Professor Robert Black, QC, of Edinburgh University, who helped to pave the way for the Lockerbie trial to be held in a neutral country, believes that Megrahi should win his appeal.

He added: "I did not believe either of the accused should have been convicted, and it is pretty plain my view is that the appeal should succeed, simply because Megrahi should never have been convicted in the first place on the evidence that was led.

"I believe that conclusions drawn by the court, that Megrahi bought clothing on Malta on a day when he was known to be on the island, went against the weight of the evidence.

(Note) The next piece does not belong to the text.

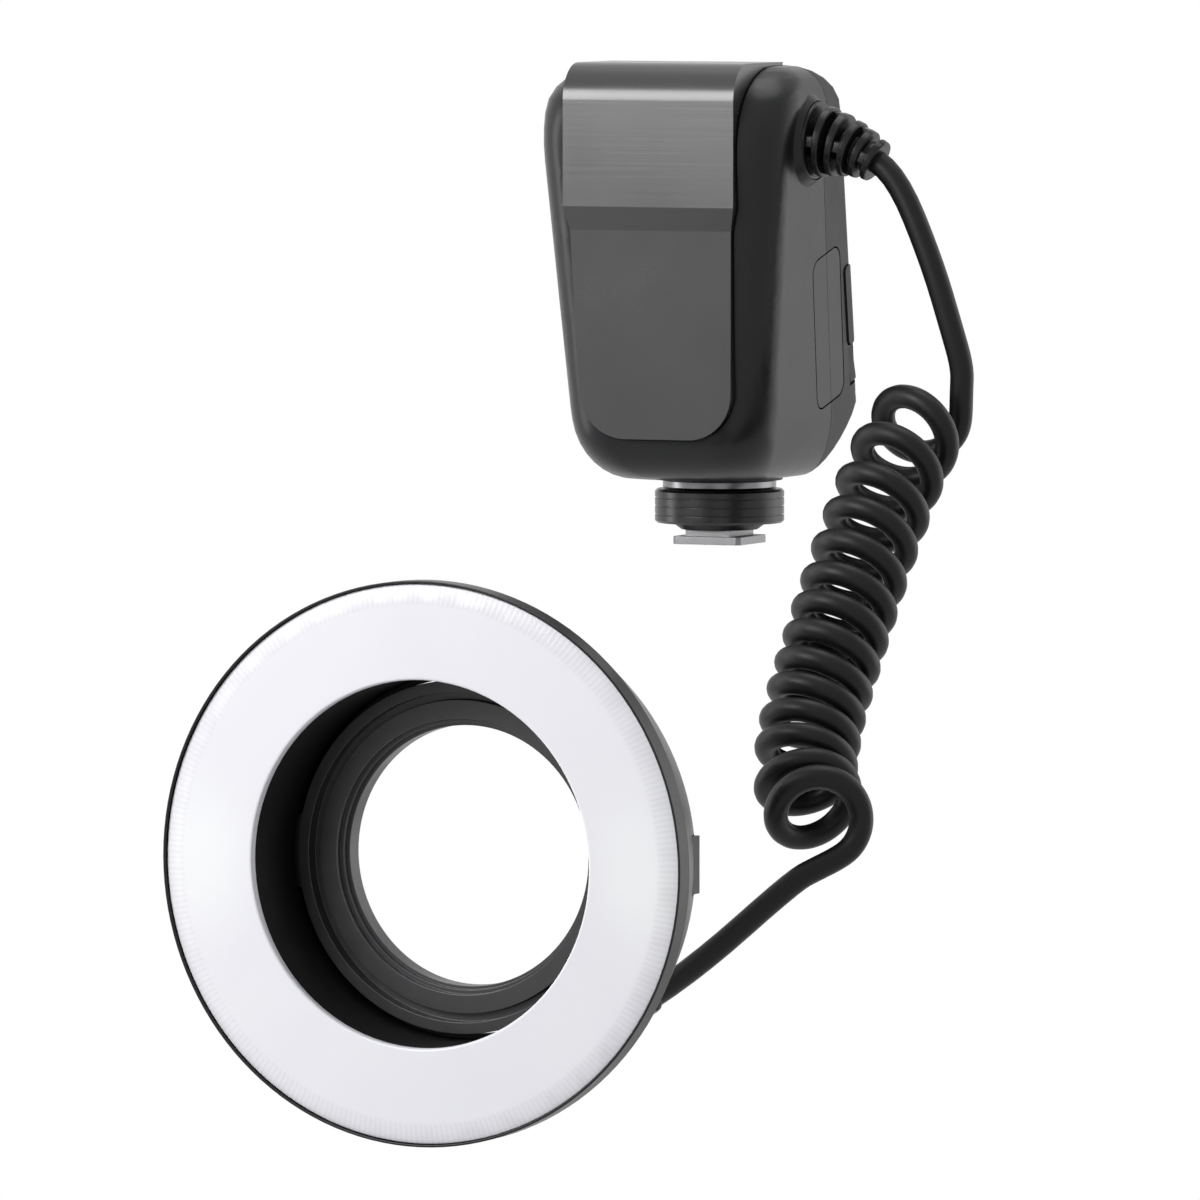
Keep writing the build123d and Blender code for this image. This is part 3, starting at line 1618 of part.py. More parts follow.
write("lock_ring", lock_ring())
write("lock_pin", lock_pin())
write("shoe_contacts", shoe_contacts())
write("battery_pack", battery_pack())
write("battery_cap", battery_cap(block))
write("battery_release", battery_release(proud_block))
write("port_cover", port_cover())
for index in range(function_key_count):
    write(f"function_key_{index + 1}", key(function_key_out(index), function_key_up, function_key_across,
                                           function_key_tall, function_key_round))
write("mode_key", key(side_key_out, side_key_up, side_key_across, side_key_tall, side_key_round))
write("menu_key", key(-side_key_out, side_key_up, side_key_across, side_key_tall, side_key_round))
write("test_button", test_button())
write("power_switch", power_switch())
write("select_dial", select_dial())
write("set_button", set_button())
write("release_slider_left", release_slider(0))
write("release_slider_right", release_slider(1))
write("adapter_ring", adapter_ring())

coil_path = coil_wire()
upper_points = [boot_tip_upper(0), boot_tip_upper(upper_run_out)]
upper_points += [Vector(*point) for point in upper_lead_points]
upper_points += [coil_end(0, -cord_diameter - upper_run_in), coil_end(0, -cord_diameter)]
last = len(coil_points) - 1
lower_points = [coil_end(last, cord_diameter), coil_end(last, cord_diameter + lower_run_out)]
lower_points += [boot_tip_ring(lower_run_in), boot_tip_ring(0)]
upper_lead, upper_long = free_lead(upper_points, "upper lead")
lower_lead, lower_long = free_lead(lower_points, "lower lead")
write("cord_upper_lead", upper_lead)
write("cord_lower_lead", lower_lead)
write("cord_coil", tube_along(coil_path))
print("coil length", round(coil_path.length, 1), "least gap", round(least_gap(), 2))
print("cord length", round(coil_path.length + upper_long + lower_long, 1))
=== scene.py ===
"""A macro ring flash: control unit, curly cord and ring head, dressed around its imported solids."""

import json
import math

import bmesh
import bpy
from bpy.props import FloatProperty, FloatVectorProperty, IntProperty, PointerProperty
from mathutils import Matrix, Vector

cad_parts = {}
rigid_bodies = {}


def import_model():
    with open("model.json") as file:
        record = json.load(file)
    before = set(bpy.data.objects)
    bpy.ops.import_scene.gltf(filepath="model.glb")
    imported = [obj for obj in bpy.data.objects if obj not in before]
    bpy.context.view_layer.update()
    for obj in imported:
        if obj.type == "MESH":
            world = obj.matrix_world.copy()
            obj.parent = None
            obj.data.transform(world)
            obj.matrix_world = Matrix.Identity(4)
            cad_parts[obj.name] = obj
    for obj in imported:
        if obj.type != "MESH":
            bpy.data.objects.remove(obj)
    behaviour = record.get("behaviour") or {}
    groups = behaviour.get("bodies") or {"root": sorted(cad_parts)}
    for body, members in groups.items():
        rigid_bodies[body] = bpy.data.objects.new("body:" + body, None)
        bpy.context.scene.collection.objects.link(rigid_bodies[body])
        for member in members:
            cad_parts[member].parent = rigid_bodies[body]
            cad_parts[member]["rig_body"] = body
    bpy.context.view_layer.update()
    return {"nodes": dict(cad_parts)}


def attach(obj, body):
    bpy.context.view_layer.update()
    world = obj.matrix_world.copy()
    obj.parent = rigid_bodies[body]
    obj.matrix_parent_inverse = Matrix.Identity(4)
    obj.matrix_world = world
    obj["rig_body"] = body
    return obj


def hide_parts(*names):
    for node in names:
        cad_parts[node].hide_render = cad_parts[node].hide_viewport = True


bl_info = {
    "name": "Macro Ring Flash",
    "version": (1, 0, 0),
    "blender": (4, 5, 0),
    "location": "View3D > Sidebar > Ring Flash",
    "description": "Builds the looks of a macro ring flash around its solids",
    "category": "Object",
}

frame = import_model()
UNIT = "control_unit"
MM = 0.001

# The ring head's axis runs along Y at this height, the lock ring's along Z through the origin
RING_Z = -0.068
RING_CENTRE = (0, 0, RING_Z)
FOOT_CENTRE = (0, 0, 0)

# Diffuser: the radii between which its bevel starts, the count of the bevel's flutes and the tones
# of the painted shade on them
BEVEL_START = (0.0624, 0.0632)
FLUTES = 300
PAINTED_FLUTE_TONES = (0.03, 0.15)

# Diffuser: place, share of the height that counts and fading distances of its two bright spots,
# where the focusing lamps' glow is painted on
SPOT_OUT = 0.058
SPOT_SQUASH = 0.62
SPOT_FADE = (0.002, 0.019)

# Ranges of a noise that are spread over the whole of a mottled finish and of the diffuser's clouds
MOTTLE_RANGE = (0.3, 0.7)
CLOUD_RANGE = (0.35, 0.7)

# Route of the cord, from the upper boot to the coil and from the coil to the lower boot
UPPER_ROUTE = (
    (0.05153, -0.02, 0.09756),
    (0.05667, -0.02, 0.09447),
    (0.0662, -0.02, 0.0728),
    (0.0712, -0.019, 0.0559),
    (0.07367, -0.01802, 0.04646),
    (0.07328, -0.01772, 0.04048),
)
LOWER_ROUTE = (
    (0.07336, -0.11214, -0.07215),
    (0.06897, -0.11521, -0.07484),
    (0.05008, -0.13223, -0.09566),
    (0.04346, -0.14295, -0.10175),
)

# The curly part: its axis is followed in so many steps to a turn, and each row of a table is a
# count of turns and the value there
COIL_START = (0.0643, -0.018, 0.0345)
COIL_TURNS = 14.1875
COIL_STEPS = 48
COIL_SWELLS = ((0.0, 0.86), (1.0, 1.0), (14.1875, 1.0))
COIL_PITCHES = ((0.0, 11.3), (4.0, 9.9), (8.0, 6.9), (11.0, 6.8), (14.1875, 7.8))
COIL_TILTS = (
    (0.0, 15.1), (1.5, 39.4), (3.0, 49.5), (6.0, 52.8),
    (9.0, 59.1), (11.5, 52.6), (13.0, 33.3), (14.1875, 6.0),
)
COIL_YAWS = (
    (0.0, 3.9), (1.5, -1.3), (3.0, -4.1), (6.0, -3.2),
    (9.0, -7.9), (11.5, 12.2), (13.0, 40.0), (14.1875, 29.6),
)

# Seam between the two shells, a groove darkened along its line with painted shade: its Y at three
# heights, where it fades out from its middle, its depth
SEAM_TOP_Y, SEAM_TOP_Z = -0.0127, 0.1238
SEAM_BEND_Y, SEAM_BEND_Z = -0.0098, 0.092
SEAM_FOOT_Y, SEAM_FOOT_Z = 0.01064, 0.019
SEAM_HALF_WIDTH = (0.0001, 0.00025)
SEAM_DEPTH = 0.00025

# Boots: origin, X, Y and Z directions of their frames, with Z running out along the boot
UNIT_BOOT_PLACE = (
    (0.03351, -0.02, 0.1029), (0, 1, 0), (0.0349, 0, 0.99939), (0.99939, 0, -0.0349))
RING_BOOT_PLACE = (
    (0.0405, -0.154, -0.10447), (0.67688, 0, -0.7361), (-0.7361, 0, -0.67688), (0, 1, 0))

# Boots: length, bend, radii of base, tip and core, count of ribs, thickness of base and bridges
UNIT_BOOT_SIZES = (0.019, math.radians(29), 0.00985, 0.0057, 0.0042, 5, 0.002, 0.003)
RING_BOOT_SIZES = (0.012, math.radians(40), 0.0044, 0.0039, 0.0031, 3, 0.0015, 0.002)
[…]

"These conclusions were absolutely vital to his conviction. But it is very difficult for five judges to turn round and say, ‘Our three very senior colleagues at the trial got it wrong and they were not entitled to convict.’ I’m not oozing confidence that my view will turn out to be correct."

RB: My lack of confidence in the outcome of the appeal was regrettably justified. The reasons for its failure are set out here, in the section headed “The Appeal”. My view that the trial court’s conclusion, that the clothes that surrounded the bomb were bought in Malta on a day when Megrahi was present on the island, was contrary to the weight of the evidence is shared by the Scottish Criminal Cases Review Commission:

“… the Commission formed the view that there is no reasonable basis in the trial court's judgment for its conclusion that the purchase of the items from Mary's House took place on 7 December 1988. Although it was proved that the applicant was in Malta on several occasions in December 1988, in terms of the evidence 7 December was the only date on which he would have had the opportunity to purchase the items. The finding as to the date of purchase was therefore important to the trial court's conclusion that the applicant was the purchaser. Likewise, the trial court's conclusion that the applicant was the purchaser was important to the verdict against him. Because of these factors the Commission has reached the view that the requirements of the legal test [RB: that no reasonable court could have reached that conclusion on the evidence] may be satisfied in the applicant's case.”